Take the example of the high-profile Volkswagen Dieselgate scandal. And this is one of many cases where governance is lacking. Last year, the asset management sector was alerted by the police raid on Deutsche Bank’s DWS over ESG greenwashing claims. 

“Companies that have limited understanding of the positive impact of embracing sustainability on corporate performance and are hesitant to commit tend to ignore governance. It also leads to greenwashing, where they only care to attract investors and ignore transparency and governance,” adds Shafi.

Experts say governance is more than just compliance; it also refers to how a business is conducted and how decisions are made regarding the environment, stakeholders, and the company’s long-term viability.

For example, Dr. Ioannou explains a company that has a strong governance structure is more likely to have clear policies to address any potential environmental or social risks and is transparent about its performance in these areas, especially towards its stakeholders.

“This can lead to increased stakeholder trust and support, which can positively impact the company’s bottom line by enhancing its social license to operate and strengthening the brand and reputation,” he adds.


Social and environmental aspects can only flourish in a climate of good governance. “Good governance is important for enabling social and environmental impact to grow. It provides the structure and accountability necessary to ensure that a company or organization operates responsibly and sustainably,” says Gloria Botero, senior ESG consultant at WSP, Middle East. 

“To make ESG more impactful, it is important for companies and organizations to prioritize good governance and to strive to improve their governance practices continuously,” adds Botero.

And this may involve implementing more robust internal accountability measures, establishing clear policies and procedures for decision-making, and ensuring that the company is transparent and responsive to the needs of its stakeholder.

To promote governance within the ESG framework, UAE has launched initiatives. These include creating rules governing the moral use of enabling technology, outsourcing, and the requirement of female board presence for publicly traded corporations. The Saudi Exchange also introduced its ESG guidelines in 2021.

According to Dr. Ioannou, one specific change that could make ESG more impactful is developing more robust and standardized governance metrics and reporting frameworks. 

“This would allow for more accurate and consistent comparison of practices across companies and industries, making it easier for investors to make better-informed decisions. It would also help to ensure that the company is transparent and accountable to its multiple and diverse stakeholders.”


In light of the upcoming UN climate summit in the UAE in November, experts say ESG-related updates and governance will become much more prominent and relevant in keeping with global trends. 

This also draws attention to local solutions to the conflict between environmental protection and fossil fuel demands.

 “The transition to a net zero carbon emissions world will reward firms and investors in the region and will be driven by businesses and investors who see the advantages of getting ahead. The private sector leadership will give policymakers the confidence to raise national targets and set enabling policies, which then allow businesses, investors, and local governments to go further again,” says Shafi.

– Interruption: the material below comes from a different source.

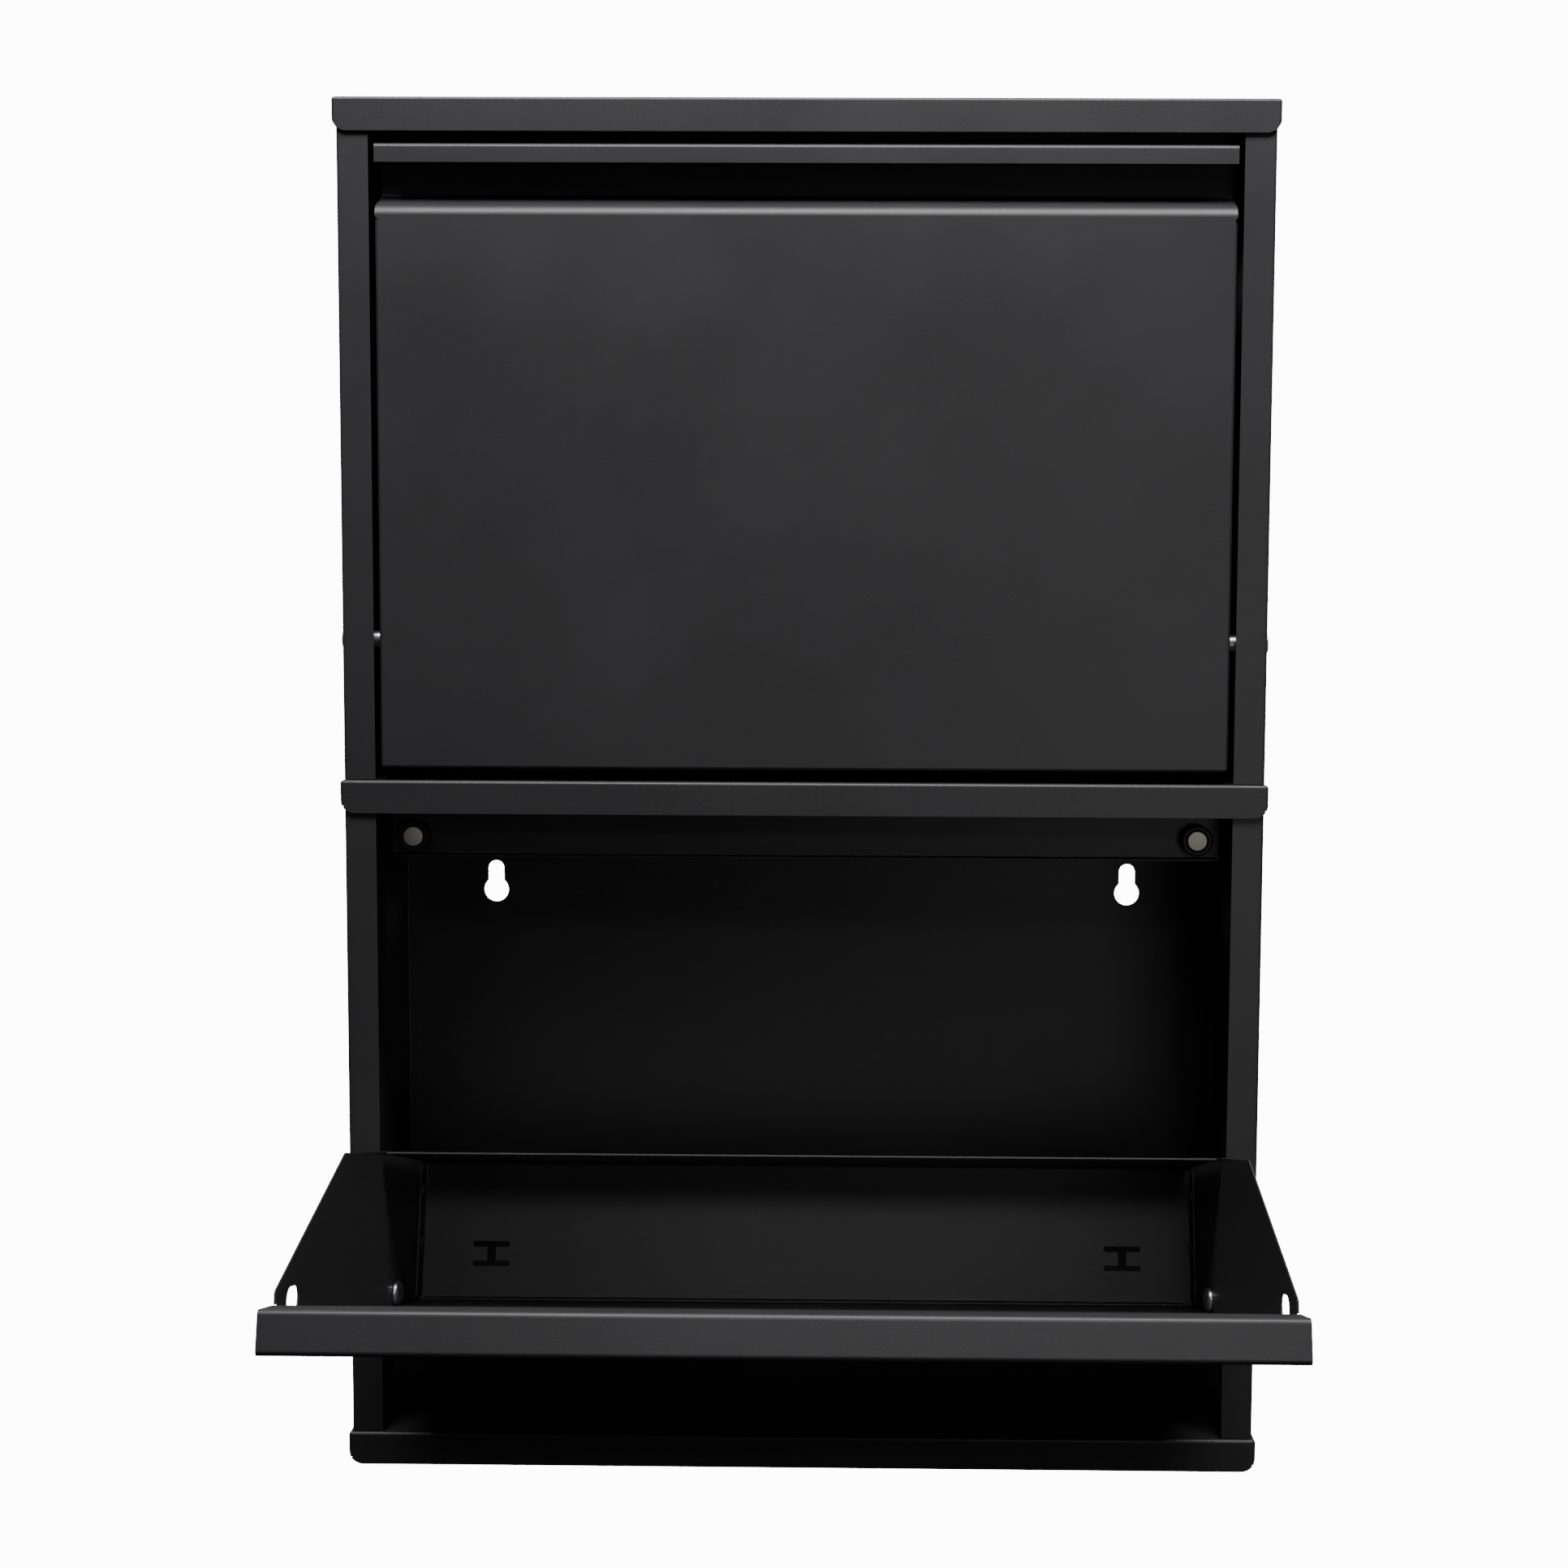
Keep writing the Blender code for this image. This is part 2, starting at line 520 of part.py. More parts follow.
def lanced_slot(name, x, base):
    """Slot of two bars across the tray joined by a stem."""
    bar_half = LANCE_BAR[0] / 2
    outer = LANCE_PITCH / 2 + LANCE_BAR[1] / 2
    inner = LANCE_PITCH / 2 - LANCE_BAR[1] / 2
    stem = LANCE_STEM / 2
    middle, level = from_pivot(LANCE_SETBACK, base)
    half = [(bar_half, outer), (bar_half, inner), (stem, inner), (stem, -inner), (bar_half, -inner),
            (bar_half, -outer)]
    outline = half + [(-u, v) for u, v in reversed(half)]
    placed = [(x + u, middle + v) for u, v in outline]
    return prism(name, placed, "Z", level - OVERRUN, level + SHEET + OVERRUN)


def stop_tab_top():
    """Height above the bin's foot at which the tab's edge meets the stile at the open angle."""
    reach = BIN_DEPTH - PIVOT_SETBACK
    stile_back = SHEET + GAP - PIVOT_SETBACK
    return PIVOT_HEIGHT + (reach * math.cos(OPEN_ANGLE) - stile_back) / math.sin(OPEN_ANGLE)


def make_wing(name, side, pivot):
    """Side plate of the bin, slanted towards the handle, with an outward stop tab."""
    lap = SHEET + GAP
    corners = [(lap, lap, 2 * MM), (BIN_DEPTH, lap, 2 * MM), (BIN_DEPTH, WING_SHOULDER, 6 * MM),
               (RECESS_DEPTH + lap + WING_TOP_DEPTH, WING_TOP, 2 * MM), (RECESS_DEPTH + lap, WING_TOP, 1 * MM),
               (RECESS_DEPTH + lap, WEB_BOTTOM - lap, 0), (lap, FACE_TOP - SOFT_BEND, 0)]
    outline = rounded([(*from_pivot(u, v), radius) for u, v, radius in corners])
    x_low, x_high = sorted((side * WING_INNER, side * WING_OUTER))
    wing = add(prism(name, outline, "X", x_low, x_high), black_coat(name), pivot)
    tab_end = side * (OPENING_HALF + STOP_TAB_LAP)
    tab_x = sorted((side * (WING_INNER + SHEET / 2), tab_end))
    top = stop_tab_top()
    join(wing, block(name + "_stop_tab", (tab_x[0], *from_pivot(BIN_DEPTH - SHEET, top - STOP_TAB_HEIGHT)),
                     (tab_x[1], *from_pivot(BIN_DEPTH, top))))
    x_from, x_to = x_low - OVERRUN, x_high + OVERRUN
    cut(wing, rod(name + "_pivot_hole", (0, 0), PIVOT_RADIUS + GAP, x_from, x_to))
    half_depth, half_height = WING_SLOT_SIZE[0] / 2, WING_SLOT_SIZE[1] / 2
    y, z = from_pivot(WING_SLOT_SETBACK, WING_TOP - WING_SLOT_DROP)
    end = half_depth * 0.999
    slot = rounded([(y - half_depth, z - half_height, end), (y + half_depth, z - half_height, end),
                    (y + half_depth, z + half_height, end), (y - half_depth, z + half_height, end)])
    cut(wing, prism(name + "_slot", slot, "X", x_from, x_to))
    for i, setback in enumerate(RIVET_SETBACKS):
        cut(wing, rod(f"{name}_rivet_hole_{i}", from_pivot(setback, RIVET_HEIGHT),
                      RIVET_RADIUS + GAP, x_from, x_to, "X", FASTENER_STEPS))
    return wing


def make_rivets(prefix, side_name, side, pivot):
    """Rivets that hold a wing to the tray's side flange."""
    inside = TRAY_HALF - SHEET - GAP
    outside = WING_OUTER + GAP
    head_radius, head_height = RIVET_HEAD
    tail_radius, tail_height = RIVET_TAIL
    profile = [(inside - head_height, 0), (inside - head_height, head_radius * 0.4),
               (inside - head_height * 0.7, head_radius * 0.8), (inside, head_radius),
               (inside, RIVET_RADIUS), (outside, RIVET_RADIUS), (outside, tail_radius),
               (outside + tail_height, tail_radius * 0.7), (outside + tail_height, 0)]
    for place, setback in zip(("front", "rear"), RIVET_SETBACKS):
        name = f"{prefix}_{side_name}_{place}_rivet"
        y, z = from_pivot(setback, RIVET_HEIGHT)
        add(turned(name, profile, (0, y, z), (side, 0, 0), FASTENER_STEPS), zinc(name), pivot)


def make_bin(prefix, floor, angle):
    """One bin on an empty that stands on its pivot axis, tilted open by an angle."""
    pivot = bpy.data.objects.new(prefix + "_bin_pivot", None)
    bpy.context.collection.objects.link(pivot)
    pivot.location = (0, FRONT + PIVOT_SETBACK, floor + BIN_FOOT_CLEARANCE + PIVOT_HEIGHT)
    pivot.rotation_euler = (angle, 0, 0)
    make_front_panel(prefix + "_front_panel", pivot)
    make_tray(prefix + "_tray", pivot)
    for side_name, side in (("left", -1), ("right", 1)):
        make_wing(f"{prefix}_{side_name}_wing", side, pivot)
        make_rivets(prefix, side_name, side, pivot)


def make_module(prefix, floor, angle, screws_above):
    """Side panels, back, magnet rail, pivots and bin between one cap and the next."""
    cap_top = floor + MODULE_PITCH
    make_back_panel(prefix + "_back_panel", floor)
    make_rail(prefix + "_magnet_rail", cap_top)
    make_screws(prefix, floor)
    for side_name, side in (("left", -1), ("right", 1)):
        make_side_panel(f"{prefix}_{side_name}_side_panel", floor, side, screws_above)
        make_magnet(prefix, side_name, side, cap_top)
        make_pivot(prefix, side_name, side, floor)
    make_bin(prefix, floor, angle)


def main():
    for obj in list(bpy.data.objects):
        bpy.data.objects.remove(obj, do_unlink=True)
    for name, top, has_screws in zip(("base_cap", "middle_cap", "top_cap"), CAP_LEVELS, (True, True, False)):
        make_cap(name, top, has_screws)
    make_module("lower", CAP_LEVELS[0], OPEN_ANGLE, True)
    make_module("upper", CAP_LEVELS[1], 0.0, False)


main()
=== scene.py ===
"""Looks of a slim wall cabinet with two tilt-out bins, laid out as an add-on and run as a script.

Every folded piece is made as a sheet-metal worker makes it: flat faces joined along fold lines,
each fold rounded to its bend radius, then given the sheet's thickness, punched and deburred.
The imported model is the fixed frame: all places come from its nodes' boxes and its joints.
"""
import json
import math

import bmesh
import bpy
from bpy.props import FloatProperty, FloatVectorProperty, IntProperty, PointerProperty
from mathutils import Matrix, Vector


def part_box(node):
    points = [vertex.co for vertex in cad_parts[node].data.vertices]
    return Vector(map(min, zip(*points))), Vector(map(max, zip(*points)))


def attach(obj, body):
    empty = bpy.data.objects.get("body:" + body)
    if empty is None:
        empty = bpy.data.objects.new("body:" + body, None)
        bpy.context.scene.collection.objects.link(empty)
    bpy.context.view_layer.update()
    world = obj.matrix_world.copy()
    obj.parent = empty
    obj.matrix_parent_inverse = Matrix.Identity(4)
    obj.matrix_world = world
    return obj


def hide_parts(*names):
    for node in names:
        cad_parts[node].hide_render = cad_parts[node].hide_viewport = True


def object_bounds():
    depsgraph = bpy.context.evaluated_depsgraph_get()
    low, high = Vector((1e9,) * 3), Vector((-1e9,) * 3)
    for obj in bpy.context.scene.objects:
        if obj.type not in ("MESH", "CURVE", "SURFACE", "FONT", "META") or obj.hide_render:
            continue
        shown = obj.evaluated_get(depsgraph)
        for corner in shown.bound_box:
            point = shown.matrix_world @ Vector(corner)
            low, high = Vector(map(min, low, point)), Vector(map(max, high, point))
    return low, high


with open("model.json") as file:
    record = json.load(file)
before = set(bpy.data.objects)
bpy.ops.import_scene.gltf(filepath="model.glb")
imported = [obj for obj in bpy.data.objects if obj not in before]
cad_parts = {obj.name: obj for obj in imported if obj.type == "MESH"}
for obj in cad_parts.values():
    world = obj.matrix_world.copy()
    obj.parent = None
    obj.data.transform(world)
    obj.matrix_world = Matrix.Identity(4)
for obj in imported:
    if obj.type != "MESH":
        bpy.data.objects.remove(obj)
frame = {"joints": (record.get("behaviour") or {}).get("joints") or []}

bl_info = {
    "name": "Tilt-out wall cabinet",
    "version": (1, 0, 0),
    "blender": (4, 5, 0),
    "location": "3D View > Sidebar > Cabinet",
    "description": "Builds the visible pieces of a two-bin sheet-steel wall cabinet",
    "category": "Add Mesh",
}

CAD_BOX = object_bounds()
MM = 0.001
X_AXIS, Y_AXIS, Z_AXIS = Vector((1, 0, 0)), Vector((0, 1, 0)), Vector((0, 0, 1))
MARGIN = 2 * MM        # how far a cutter runs past what it cuts
MODULES = ("lower", "upper")
SIDES = (("left", -1), ("right", 1))
JOINTS = {joint["child"]: joint for joint in frame["joints"]}


def length(name, millimetres, description):
    """Length property whose default is given in millimetres."""
    return FloatProperty(name=name, description=description, default=millimetres * MM, min=0.0,
                         unit="LENGTH", precision=5)


def colour(name, value, description):
    return FloatVectorProperty(name=name, description=description, default=value, size=3, min=0.0,
                               max=1.0, subtype="COLOR")


def factor(name, value, description, top=1.0):
    return FloatProperty(name=name, description=description, default=value, min=0.0, max=top)


def angle(name, degrees, description):
    """Angle property whose default is given in degrees."""
    return FloatProperty(name=name, description=description, default=math.radians(degrees),
                         subtype="ANGLE")


def power(name, watts, description):
    return FloatProperty(name=name, description=description, default=watts, min=0.0, subtype="POWER")


# ---- sizes and colours -------------------------------------------------------------------

class SheetSizes(bpy.types.PropertyGroup):
    """Stock and folding of every sheet piece."""

    thickness: length("Thickness", 0.9, "Sheet steel with its coat")
    bend: length("Tight bend", 1.9, "Outer radius of the sharp folds")
    hem: length("Edge rounding", 0.18, "Radius left on cut edges by deburring and the coat")
    steps: IntProperty(name="Bend facets", description="Facets across a fold", default=7, min=2)
    gap: length("Gap", 0.3, "Room between pieces that touch")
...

“The results will drive towards a net zero world in the Middle East. This will give a chance to put pressure on countries that are currently lagging.”

For the Middle East to be sustainable and prosperous in the long run, it is important to solve the region’s environmental and social problems.

For instance, Botero explains that water management and conservation are important ESG factors in the Middle East because it has some of the world’s driest and least water-rich regions. 

“Companies and governments in the Middle East must aim to reduce their environmental impact and make sure they are using natural resources responsibly by giving ESG problems top priority,” Botero says. 

She adds that it is crucial for businesses and organizations to constantly review and enhance their governance procedures to make sure they are conducting their operations sustainably and responsibly. 

“By doing this, they may contribute to developing stakeholder credibility and trust and  creating a more just and sustainable society.”

Even though it is crucial, governance is typically the most overlooked. Experts say this may be due to the difficulty in measuring and quantifying governance performance and the fact that issues associated with governance are often seen as “soft” problems that are less tangible than environmental or social ones. 

However, as the importance of ESG is acknowledged— a recent survey found 58% of Middle Eastern businesses believe it improves a company’s brand and reputation — will governance get greater attention?